Here is the mockup of the new Manchester United away kit for the 2009-2010 season.
It is supposed to be based on the shirt United wore when they won the FA Cup in 1909.
Some dissatisfaction has been voiced by various fans on various sites as to the design.
They feel the red stripe going across the chest forms an arrow that blatantly points to the advertising logo of AIG and highlights this too much.
I must admit I find that highly amusing.
For a start, AIG are pulling out of the deal whereby they sponsor the shirts at the end of 2010, so why on earth would Manchester United go out of their way to make sure AIG get any extra coverage as they withdraw from the deal?
I do think on some occasions United fans go looking for problems that really are not there.
The paranoia with AIG getting the coverage on the shirts is madness.
AIG have provided about one-third of United's income for the past four years, financing things such as the purchase of Nani, Anderson, Hargreaves, Tevez, and Berbatov, but still they complain that AIG have a logo on the shirt. You can't have the cake AND eat it.
It became a big issue on the 50th anniversary of Munich too when the mural of the Busby Babes was erected at Old Trafford last year. This was a time to remember those who perished and to appreciate what United had lost. Yes, I know AIG had their logo at the bottom right hand corner of this mural, but so what? Who cares—this was all about Munich, Sir Matt, and the Babes.
Maybe AIG wanted to have their logo there to show they too cared and wanted to be a part of the anniversary activities. Maybe they saw it as a way to sneak in and get some high-profile advertising.
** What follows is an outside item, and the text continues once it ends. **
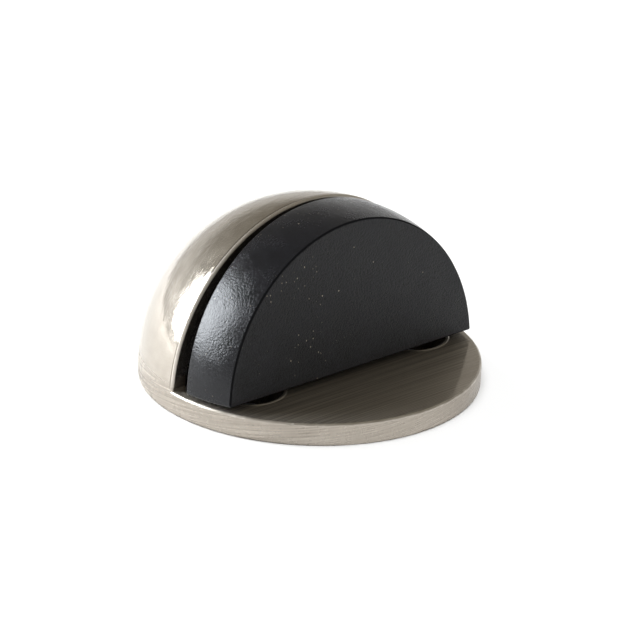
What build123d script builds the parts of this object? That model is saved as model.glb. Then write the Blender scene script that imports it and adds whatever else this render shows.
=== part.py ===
from build123d import *
import os

# Half-dome floor door stop: a one-piece cast body and a rubber buffer that
# pushes onto two pegs cast inside the dome.
# Millimetres and degrees. Origin: centre of the round base, on the floor.
# +Z is up, and the door arrives from -Y, at the flat face of the rubber.

# Cast body
base_diameter = 45.0
plate_thickness = 3.0
dome_centre_height = 1.7       # height of the dome's centre above the floor
cut_plane_offset = 1.2         # from the base's centre back to the dome's cut face
wall_thickness = 2.3
plate_edge_fillet = 0.3
dome_edge_fillet = 0.35        # outer edge of the cut face
mouth_edge_fillet = 0.3        # inner edge of the cut face

# Two countersunk holes for the fixing screws
screw_spacing = 28.6
screw_hole_diameter = 4.8
countersink_diameter = 9.6
countersink_depth = 2.4
countersink_gap = 0.3          # from the cut face forward to the countersinks' edges

# Two pegs inside the dome, along the leaning axis of the buffer
seat_tilt = 3.9                # the buffer leans back, so its front edge is raised
peg_diameter = 4.0
peg_spacing = 18.0
peg_height = 9.5               # from the dome's centre up to the pegs
peg_engagement = 6.5           # length of peg inside the rubber
peg_clearance = 0.05           # radial, in the rubber's holes
peg_end_gap = 1.5              # between a peg's end and the bottom of its hole
peg_end_chamfer = 0.4

# Rubber buffer, measured along and across its leaning axis
buffer_inset = 0.5             # its curved side follows a ball that much smaller than the dome
buffer_forward = 1.9           # from the dome's centre forward to that ball's centre
buffer_raise = 0.4             # from the dome's centre up to that ball's centre
face_reach = 6.8               # from that ball's centre forward to the flat face
shoulder_reach = 0.75          # from that ball's centre back to the shoulder
underside_lift = 0.2           # from the plate's top up to the buffer's underside, before it leans
plug_clearance = 0.7           # between the plug and the dome's inner wall
plug_depth = 11.0              # from the shoulder back to the plug's end
plug_step = 1.1                # from the buffer's underside up to the plug's
buffer_edge_fillet = 0.25
plug_edge_fillet = 0.8         # round the end that goes in first

base_radius = base_diameter / 2
inner_radius = base_radius - wall_thickness
buffer_radius = base_radius - buffer_inset
plug_radius = inner_radius - plug_clearance
screw_row_y = cut_plane_offset - countersink_gap - countersink_diameter / 2
underside_height = plate_thickness + underside_lift - dome_centre_height
dome_centre = (0, 0, dome_centre_height)
reach = base_diameter          # further out than any face of the door stop
overrun = 1.0                  # how far a cut or a joined block runs past a face

# places along the buffer's axis, measured back from the dome's centre
face_y = -buffer_forward - face_reach
shoulder_y = -buffer_forward + shoulder_reach
plug_end_y = shoulder_y + plug_depth
peg_tip_y = plug_end_y - peg_engagement
peg_hole_end_y = peg_tip_y - peg_end_gap


def box_between(low, high):
    size = [b - a for a, b in zip(low, high)]
    middle = [(a + b) / 2 for a, b in zip(low, high)]
    return Pos(*middle) * Box(*size)


def rod_along_y(diameter, start_y, end_y, x, z):
    length = end_y - start_y
    return Pos(x, (start_y + end_y) / 2, z) * Rot(90, 0, 0) * Cylinder(diameter / 2, length)


def leaning(shape):
    """Stand a shape from the buffer's own axes in its place in the dome."""
    return Pos(*dome_centre) * Rot(-seat_tilt, 0, 0) * shape


def outer_form():
    """A low drum that runs smoothly into a half ball."""
    drum = Cylinder(base_radius, dome_centre_height, align=(Align.CENTER, Align.CENTER, Align.MIN))
    ball = Pos(*dome_centre) * Sphere(base_radius)
    return drum + (ball & box_between((-reach, -reach, dome_centre_height), (reach, reach, reach)))


def base_plate():
    plate = outer_form() & box_between((-reach, -reach, 0), (reach, reach, plate_thickness))
    rims = plate.edges().group_by(Axis.Z)
    return fillet(rims[-1] + rims[0], plate_edge_fillet)


def hollow():
    ball = Pos(*dome_centre) * Sphere(inner_radius)
    return ball & box_between((-reach, -reach, plate_thickness), (reach, reach, reach))


def smallest_arc_of_cut_face(dome):
    arcs = dome.faces().sort_by(Axis.Y)[0].edges().filter_by(GeomType.CIRCLE)
    return arcs.sort_by(SortBy.RADIUS)[0]


def half_dome():
    low = (-reach, cut_plane_offset, dome_centre_height)
    dome = outer_form() & box_between(low, (reach, reach, reach))
    dome = fillet(smallest_arc_of_cut_face(dome), dome_edge_fillet)
    dome -= hollow()
    return fillet(smallest_arc_of_cut_face(dome), mouth_edge_fillet)


def pegs():
    x = peg_spacing / 2
    wall_middle = Pos(*dome_centre) * Sphere(base_radius - wall_thickness / 2)
    rods = []
    for side in (-x, x):
        rod = rod_along_y(peg_diameter, peg_tip_y, base_radius, side, peg_height)
        tip = rod.edges().group_by(Axis.Y)[0]
        rods.append(leaning(chamfer(tip, peg_end_chamfer)) & wall_middle)
    return rods


def countersunk_holes():
    x = screw_spacing / 2
    cone = Cone(
        screw_hole_diameter / 2,
        countersink_diameter / 2,
        countersink_depth,
        align=(Align.CENTER, Align.CENTER, Align.MAX),
    )
    shaft = Cylinder(screw_hole_diameter / 2, reach)
    cutter = Pos(0, 0, plate_thickness) * (cone + shaft)
    return [Pos(side, screw_row_y, 0) * cutter for side in (-x, x)]


def cast_body():
    body = base_plate() + half_dome()
    for peg in pegs():
        body += peg
    for hole in countersunk_holes():
        body -= hole
    return body


def buffer_block():
    ball = Pos(0, -buffer_forward, buffer_raise) * Sphere(buffer_radius)
    block = ball & box_between((-reach, face_y, underside_height), (reach, shoulder_y, reach))
    return fillet(block.edges(), buffer_edge_fillet)


def buffer_plug():
    low = (-reach, shoulder_y - overrun, underside_height + plug_step)
    plug = Sphere(plug_radius) & box_between(low, (reach, plug_end_y, reach))
    return fillet(plug.faces().sort_by(Axis.Y)[-1].edges(), plug_edge_fillet)


def rubber_buffer():
    buffer = buffer_block() + buffer_plug()
    hole_diameter = peg_diameter + 2 * peg_clearance
    x = peg_spacing / 2
    for side in (-x, x):
        buffer -= rod_along_y(hole_diameter, peg_hole_end_y, plug_end_y + overrun, side, peg_height)
    return leaning(buffer)


os.makedirs("parts", exist_ok=True)
for name, shape in (("cast_body", cast_body()), ("rubber_buffer", rubber_buffer())):
    shape.label = name
    print(name, round(shape.volume, 1), "cubic mm,", shape.bounding_box())
    export_step(shape, "parts/" + name + ".step")
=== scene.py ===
import bpy
import bmesh
import math
from mathutils import Matrix, Vector


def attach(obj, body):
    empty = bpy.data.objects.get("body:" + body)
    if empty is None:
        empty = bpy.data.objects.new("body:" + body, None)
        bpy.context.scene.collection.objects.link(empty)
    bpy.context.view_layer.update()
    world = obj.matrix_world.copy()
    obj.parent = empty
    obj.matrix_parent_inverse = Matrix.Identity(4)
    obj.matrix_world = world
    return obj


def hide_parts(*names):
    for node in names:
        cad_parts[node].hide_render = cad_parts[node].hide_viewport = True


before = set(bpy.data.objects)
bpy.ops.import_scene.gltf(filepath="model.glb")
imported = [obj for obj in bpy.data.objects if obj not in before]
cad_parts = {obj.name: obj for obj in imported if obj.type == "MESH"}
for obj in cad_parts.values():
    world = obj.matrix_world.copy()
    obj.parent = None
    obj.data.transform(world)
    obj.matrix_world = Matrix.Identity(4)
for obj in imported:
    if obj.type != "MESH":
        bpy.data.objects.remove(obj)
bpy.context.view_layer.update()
print("frame loaded:", sorted(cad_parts))

mm = 0.001


# node helpers: a socket takes a number, a colour or another node's output

def newMaterial(name):
    mat = bpy.data.materials.new(name)
    mat.use_nodes = True
    tree = mat.node_tree
    tree.nodes.clear()
    out = tree.nodes.new("ShaderNodeOutputMaterial")
    shader = tree.nodes.new("ShaderNodeBsdfPrincipled")
    tree.links.new(shader.outputs[0], out.inputs[0])
    return mat, tree, shader


def feed(tree, source, socket):
    if isinstance(source, bpy.types.NodeSocket):
        tree.links.new(source, socket)
    else:
        socket.default_value = source


def secondSheen(tree, shader, factor, roughness):
    # mixes in a duller copy of the metal, for the light its fine scratches scatter
    dull = tree.nodes.new("ShaderNodeBsdfPrincipled")
    for key in ("Base Color", "Metallic", "Normal"):
        tree.links.new(shader.inputs[key].links[0].from_socket, dull.inputs[key])
    dull.inputs["Roughness"].default_value = roughness
    both = tree.nodes.new("ShaderNodeMixShader")
    feed(tree, factor, both.inputs[0])
    tree.links.new(shader.outputs[0], both.inputs[1])
    tree.links.new(dull.outputs[0], both.inputs[2])
    tree.links.new(both.outputs[0], tree.nodes["Material Output"].inputs[0])


def calc(tree, operation, a, b=0.0):
    node = tree.nodes.new("ShaderNodeMath")
    node.operation = operation
    for socket, value in zip(node.inputs, (a, b, 0.0)):
        feed(tree, value, socket)
    return node.outputs[0]


def times(tree, a, b):
    return calc(tree, "MULTIPLY", a, b)


def plus(tree, a, b):
    return calc(tree, "ADD", a, b)


def minus(tree, a, b):
    return calc(tree, "SUBTRACT", a, b)


def most(tree, a, b):
    return calc(tree, "MAXIMUM", a, b)


def distance(tree, a, b):
    return calc(tree, "SQRT", plus(tree, times(tree, a, a), times(tree, b, b)))


def between(tree, value, low, high, toLow=0.0, toHigh=1.0):
    node = tree.nodes.new("ShaderNodeMapRange")
    node.interpolation_type = "SMOOTHSTEP"
    for key, number in zip(("From Min", "From Max", "To Min", "To Max"), (low, high, toLow, toHigh)):
        node.inputs[key].default_value = number
    feed(tree, value, node.inputs["Value"])
    return node.outputs[0]


def past(tree, value, border, start, end):
    # from 0 at border + start to 1 at border + end
    return between(tree, value, border + start, border + end)


def nearTo(tree, value, centre, wide, narrow):
    # 1 within narrow of the centre, 0 further off than wide
    return between(tree, calc(tree, "ABSOLUTE", minus(tree, value, centre)), wide, narrow)


def swing(tree, value, pattern, amount):
    # adds a pattern of 0 to 1, so that its middle changes nothing
    return plus(tree, value, times(tree, minus(tree, pattern, 0.5), amount))


def mixColor(tree, factor, a, b):
    node = tree.nodes.new("ShaderNodeMix")
    node.data_type = "RGBA"
    for index, value in ((0, factor), (6, a), (7, b)):
        feed(tree, value, node.inputs[index])
    return node.outputs[2]


def mixValue(tree, factor, a, b):
    node = tree.nodes.new("ShaderNodeMix")
    node.data_type = "FLOAT"
    for index, value in ((0, factor), (2, a), (3, b)):
        feed(tree, value, node.inputs[index])
    return node.outputs[0]


def vector(tree, x, y, z):
    node = tree.nodes.new("ShaderNodeCombineXYZ")
    for socket, value in zip(node.inputs, (x, y, z)):
        feed(tree, value, socket)
    return node.outputs[0]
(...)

Maybe, just maybe, this was an occasion to forget AIG—an occasion for fans to remember what was important on the 50th anniversary instead of continuing the hunt for things to moan about.
AIG will be gone soon, to be replaced by Air Asia, Saudi Telecom, or Sahara. So what next?
Let's all hate India and Sahara for the way Indian children are exploited in the workplace.
Maybe we should hate Air Asia because their uniforms aren't very pretty or because they paint huge pictures of Manchester United players on their aircraft to exploit the marketplace.
If Saudi Telecom are the next unfortunate incumbent to finance Manchester United, let's all jump on the bandwagon and complain about how Saudi Arabia treats women and how they outlaw drinking and the carrying of the Christian Bible in their land.
Or might it be a good idea to accept the sponsors, take their cash, and be happy?
Their logo might be on the shirt, but it just might finance the arrival of Karim Benzema or, dare we say it, Kaka.